Ripper – whom I’d never heard of before – was born in Rio de Janeiro in 1959. He wrote his Kinderszenen in obvious admiration for Schumann – in fact the composer’s name appears in the opening of the three movements in which the model is deliberately evoked. There are some energetic Brazilian moments in the Children’s Song round that forms the finale – percussive raps and wide dynamics. Dubois’s Ballade Medievale is a warm and self-defining piece, published by Leduc though the notes don’t say when. Dubois studied with Milhaud but this piece could have been written by Louis de Caix d'Hervelois.
 
Arthur Bliss’s Conversations doesn’t seem to be available other than in this new performance, which is therefore highly welcome. The chatter and drone of the Committee Meeting are well caught, as is the sheer warmth of In the Wood. I liked the plangency of Soliloquy, with its solo-Bach like moments, as I did the vivacity of In the Tube at Oxford Circus. This was once recorded on acoustic 78s but that recording has only been re-issued by Symposium (CD 1202).
 
Patrick Stoyanovich’s Seven Short Pieces zip by in nine and a half minutes. The piano often exudes a jazz tinge but they’re not otherwise especially memorable.

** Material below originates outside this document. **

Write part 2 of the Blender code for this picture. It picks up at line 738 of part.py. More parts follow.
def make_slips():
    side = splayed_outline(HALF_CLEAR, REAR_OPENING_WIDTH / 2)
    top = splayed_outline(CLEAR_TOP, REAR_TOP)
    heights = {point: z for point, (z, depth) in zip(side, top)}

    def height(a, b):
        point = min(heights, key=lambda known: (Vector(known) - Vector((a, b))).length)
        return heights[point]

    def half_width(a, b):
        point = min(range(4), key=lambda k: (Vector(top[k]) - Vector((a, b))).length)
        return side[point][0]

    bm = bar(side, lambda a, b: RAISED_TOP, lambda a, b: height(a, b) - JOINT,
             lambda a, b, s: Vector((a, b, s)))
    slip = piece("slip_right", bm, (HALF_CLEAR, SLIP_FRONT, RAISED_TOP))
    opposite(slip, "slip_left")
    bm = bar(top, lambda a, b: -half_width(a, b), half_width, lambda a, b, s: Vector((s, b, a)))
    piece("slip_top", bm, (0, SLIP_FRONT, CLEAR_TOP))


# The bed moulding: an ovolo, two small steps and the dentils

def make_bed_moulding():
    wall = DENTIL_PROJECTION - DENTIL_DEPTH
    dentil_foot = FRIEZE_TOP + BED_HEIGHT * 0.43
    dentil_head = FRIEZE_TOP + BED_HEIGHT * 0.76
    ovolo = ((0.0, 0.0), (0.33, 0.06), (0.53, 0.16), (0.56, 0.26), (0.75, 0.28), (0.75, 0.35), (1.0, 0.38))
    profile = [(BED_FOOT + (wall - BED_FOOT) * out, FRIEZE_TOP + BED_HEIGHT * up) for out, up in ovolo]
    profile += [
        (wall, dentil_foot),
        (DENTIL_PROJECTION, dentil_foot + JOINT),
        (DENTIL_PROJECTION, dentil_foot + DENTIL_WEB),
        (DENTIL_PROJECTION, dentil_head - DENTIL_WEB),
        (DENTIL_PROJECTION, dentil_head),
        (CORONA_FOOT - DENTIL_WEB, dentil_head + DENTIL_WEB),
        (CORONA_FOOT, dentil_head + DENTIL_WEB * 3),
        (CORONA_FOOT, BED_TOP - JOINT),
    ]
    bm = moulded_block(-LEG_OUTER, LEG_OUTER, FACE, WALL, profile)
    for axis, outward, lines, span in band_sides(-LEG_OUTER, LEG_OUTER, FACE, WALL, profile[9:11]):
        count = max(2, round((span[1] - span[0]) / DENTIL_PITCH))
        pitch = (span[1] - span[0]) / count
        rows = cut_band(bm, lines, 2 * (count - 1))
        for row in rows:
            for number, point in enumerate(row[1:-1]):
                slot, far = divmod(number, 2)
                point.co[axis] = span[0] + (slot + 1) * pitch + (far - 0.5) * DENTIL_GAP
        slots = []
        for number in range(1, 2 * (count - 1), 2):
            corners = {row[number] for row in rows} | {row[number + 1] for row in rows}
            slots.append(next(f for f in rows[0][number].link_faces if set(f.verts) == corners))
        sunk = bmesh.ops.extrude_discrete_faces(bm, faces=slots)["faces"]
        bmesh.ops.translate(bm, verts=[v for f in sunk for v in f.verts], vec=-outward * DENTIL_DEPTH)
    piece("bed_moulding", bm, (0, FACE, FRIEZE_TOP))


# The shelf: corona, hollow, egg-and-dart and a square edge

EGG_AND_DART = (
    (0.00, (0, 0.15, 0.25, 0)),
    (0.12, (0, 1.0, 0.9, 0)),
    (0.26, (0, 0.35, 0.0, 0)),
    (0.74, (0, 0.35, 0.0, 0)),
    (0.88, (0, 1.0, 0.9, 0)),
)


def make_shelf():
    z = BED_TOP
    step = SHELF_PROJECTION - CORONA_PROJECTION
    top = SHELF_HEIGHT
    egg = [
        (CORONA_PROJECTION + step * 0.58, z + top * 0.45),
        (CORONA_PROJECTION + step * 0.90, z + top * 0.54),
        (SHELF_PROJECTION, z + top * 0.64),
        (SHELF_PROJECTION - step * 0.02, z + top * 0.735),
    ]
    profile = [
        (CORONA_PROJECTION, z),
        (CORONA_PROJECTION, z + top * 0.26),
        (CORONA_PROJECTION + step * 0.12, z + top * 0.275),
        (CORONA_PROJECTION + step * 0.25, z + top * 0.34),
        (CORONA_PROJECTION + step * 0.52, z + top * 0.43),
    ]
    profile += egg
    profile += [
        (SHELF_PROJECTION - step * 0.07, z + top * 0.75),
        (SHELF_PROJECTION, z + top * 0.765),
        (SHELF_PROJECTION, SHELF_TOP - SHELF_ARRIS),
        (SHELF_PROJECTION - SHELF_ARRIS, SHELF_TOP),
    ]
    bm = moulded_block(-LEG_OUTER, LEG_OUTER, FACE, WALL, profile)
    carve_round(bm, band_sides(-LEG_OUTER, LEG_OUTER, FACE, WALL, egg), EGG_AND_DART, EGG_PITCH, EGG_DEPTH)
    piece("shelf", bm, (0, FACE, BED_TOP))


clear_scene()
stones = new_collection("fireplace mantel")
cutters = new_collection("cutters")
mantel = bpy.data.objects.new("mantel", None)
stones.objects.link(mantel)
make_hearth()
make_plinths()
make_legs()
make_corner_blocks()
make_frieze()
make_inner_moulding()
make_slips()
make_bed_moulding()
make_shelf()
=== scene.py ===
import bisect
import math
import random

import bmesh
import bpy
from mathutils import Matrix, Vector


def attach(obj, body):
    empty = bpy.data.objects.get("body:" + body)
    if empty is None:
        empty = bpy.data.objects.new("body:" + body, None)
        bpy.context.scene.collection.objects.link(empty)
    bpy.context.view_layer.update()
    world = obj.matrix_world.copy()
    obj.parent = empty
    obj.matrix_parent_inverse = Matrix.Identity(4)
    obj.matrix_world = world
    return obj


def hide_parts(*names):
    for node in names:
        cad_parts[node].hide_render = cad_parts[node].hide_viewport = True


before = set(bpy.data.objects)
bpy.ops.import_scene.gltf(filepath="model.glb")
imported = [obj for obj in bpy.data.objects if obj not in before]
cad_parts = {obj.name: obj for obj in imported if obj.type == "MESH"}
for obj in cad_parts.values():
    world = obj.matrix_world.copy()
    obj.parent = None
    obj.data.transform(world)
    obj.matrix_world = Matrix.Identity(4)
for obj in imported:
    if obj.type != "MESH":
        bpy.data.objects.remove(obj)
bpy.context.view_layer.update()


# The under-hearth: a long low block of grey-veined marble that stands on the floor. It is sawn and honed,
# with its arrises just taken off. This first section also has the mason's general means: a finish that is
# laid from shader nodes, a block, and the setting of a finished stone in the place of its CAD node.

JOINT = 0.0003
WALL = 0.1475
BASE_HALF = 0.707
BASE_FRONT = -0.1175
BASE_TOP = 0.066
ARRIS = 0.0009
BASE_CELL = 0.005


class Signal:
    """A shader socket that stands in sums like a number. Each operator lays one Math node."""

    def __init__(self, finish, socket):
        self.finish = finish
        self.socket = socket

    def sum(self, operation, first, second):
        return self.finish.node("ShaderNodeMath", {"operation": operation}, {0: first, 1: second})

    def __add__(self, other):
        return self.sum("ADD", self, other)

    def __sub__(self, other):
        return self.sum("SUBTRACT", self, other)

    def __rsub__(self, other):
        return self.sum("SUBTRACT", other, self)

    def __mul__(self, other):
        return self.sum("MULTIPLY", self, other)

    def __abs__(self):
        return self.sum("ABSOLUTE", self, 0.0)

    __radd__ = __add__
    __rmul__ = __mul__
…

Coste’s Three Pieces are again undated but are presumably from the mid-nineteenth century. Coste was a fine guitarist and wrote widely for the instrument and here we have three pieces for oboe and guitar. They’re mellifluous and rather charming. Sinigaglia is much better known but his music tends to languish in libraries or lies yellowing in drawers. I can’t prophecy resurrection for his Schubert variations which are, to be frank, rather youthful works but it is interesting to hear some of the influences on him at the time – around 1894-1900 - when he was studying in Vienna. Dvořák looms large, a touch of Brahms as well, and some residual Schumannesque voices as well. It’s relatively youthful as noted but I have to say rather wittily done.
 
Ponchielli’s arching operatic Capriccio is a song without words. It’s full of his accustomed lyrical gift but is severely over-extended at over eleven minutes and could do with pruning to a third of its size. Finally there is Freidlin’s piece, the one that gives its name to the disc, Mist over the Lake. He was born in Siberia in 1944, became head of Music Theory at the Stolyarsky College and then moved to Israel in 1990. Mist over the Lake was originally written as part of a suite for violin and piano called Forest Pictures. Given his background it seems odd to say it but there’s something of the County Kerry about Freidlin’s mist.
 
Another typically adventuresome venture from Crystal. Not much is top drawer – in fact nothing is if we’re being honest - but then that’s not the point. There’s variety and instrumental colour all along the way, a fine recording, the usual “where next?” foldout booklet (they confuse me every time). One for the questing oboe maven.